Actual reports of flat-rate brothels in Berlin are pretty tame compared to Bien-Aimé’s hypothetical. Anti-sex trafficking groups raise millions of dollars with fundraising campaigns featuring alarming tales and images of young women in bondage that suggest that the sex trade is a hotbed of torture and “modern-day slavery.” As Truthout has reported, these groups often cherry-pick data on an underground economy that is difficult to research in the first place, and some high-profile tales of sex slavery and trafficking have recently been exposed as fabrications.

Doogan said that “the opposition” does not understand the sex industry or what workers want because they are too busy “profiting off the criminalization of our labor” and the “social disenfranchisement” caused by criminalization. Labor trafficking occurs in many industries, but no other industry has been targeted by anti-trafficking activists like the sex industry has. Anti-trafficking groups, she said, could be asking for the criminalization of Walmart shoppers for supporting sweatshops, or cracking down on wealthy families that force undocumented women to work as live-in maids for next to nothing.

“Historically, the anti-prostitution women employed domestic workers, and, historically, they forced women out of prostitution to work in their houses as domestic servants,” Doogan said.

This doesn’t mean that the global sex industry is free of coercion, abuse and violence – it most certainly is not – just that Doogan and Bien-Aimé have very different ideas of how to confront these challenges. Many people who sell sex do so for survival and have few other choices for employment. Therapists and medical professionals at rape crisis and women’s shelters report that marginalized people face serious dangers in the sex trade, and some even signed on in support of CATW’s petition to Amnesty. Others rallied behind the sex workers.

For its part, Amnesty International claims it reviewed all of the best available research and concluded that criminalization is more likely to reinforce the kind of discrimination that leads to human rights abuses. The policy is based on the principle of “harm reduction,” which accepts that people will probably buy and sell sex regardless of the law, so public policy should embrace practical strategies to reduce the negative consequences of sex work instead of tangling its participants up in the criminal legal system.
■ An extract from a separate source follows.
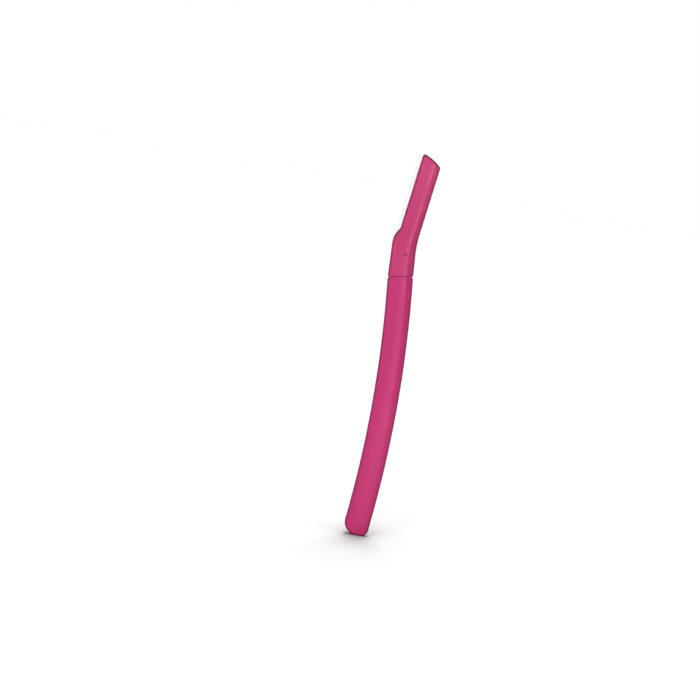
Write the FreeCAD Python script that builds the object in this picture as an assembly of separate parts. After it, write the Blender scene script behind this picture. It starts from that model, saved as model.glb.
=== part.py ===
import FreeCAD, Part
import os
from math import acos, asin, atan2, cos, degrees, floor, hypot, radians, sin
from FreeCAD import Placement, Rotation, Vector

# An eyebrow razor: a slim bowed handle, a plug-in head bent back from it, a strip of
# blade in the head's front edge and a slotted foil guard folded over the cutting edge.
# Millimetres and degrees. The origin is the grip point, where the handle's centreline
# bows out furthest. +Z runs up to the head, +X to the spine and -X to the cutting edge.
# The broad faces look along -Y and +Y, and the moulding is the same on both.
# A lean is a turn from +Z towards the spine. A frame's own X runs across to the spine,
# its own Y through the thickness and its own Z along the razor.

# Handle
bow_radius = 455.0
grip_to_butt = 53.6
grip_to_seam = 47.9
handle_width = 9.8
handle_blade_edge = 2.7
handle_spine_edge = 2.4
seam_thickness = 4.8
butt_thickness = 4.4
butt_blade_corner = 4.8
butt_spine_corner = 2.6
butt_crown = 0.35
handle_stations = 5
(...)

Harm reduction is not enough for Bien-Aimé, who advocates instead for “harm elimination,” and, by extension, the elimination of sex work in general. Anything else, she said, would send the wrong message about prostitution, a “harmful cultural practice” that turns bodies of women into commodities and stands firmly in the way of the path to gender equality.

“As long as women are purchasable, they are never going to be deemed equal in the corporate board room or in the legislative halls,” Bien-Aimé said. “If you are an object, you’re always an object, whether you’re wearing stilettos or have a suit on.”

The principle of harm reduction, however, is a clear alternative to relying on the police to keep sex workers safe, and it’s well known that police all over the world are quick to throw sex workers in jail. Doogan said abolitionists like Bien-Aimé should think twice before speaking on behalf of sex workers, who have never given them permission to do so.

“We are not just going to go away,” Doogan said, her voice churning the tired confidence of a woman who has fought an uphill battle for years but somehow knows that she is on the right side of history. “They’ve criminalized us for a hundred years … and we are still here. And we are going to still be here. We are just not ever going to go away.”

Correction: This article originally misidentifed the ESPLER Project’s attorney as Aaron Sirkin. His name is in fact H. Louis Sirkin.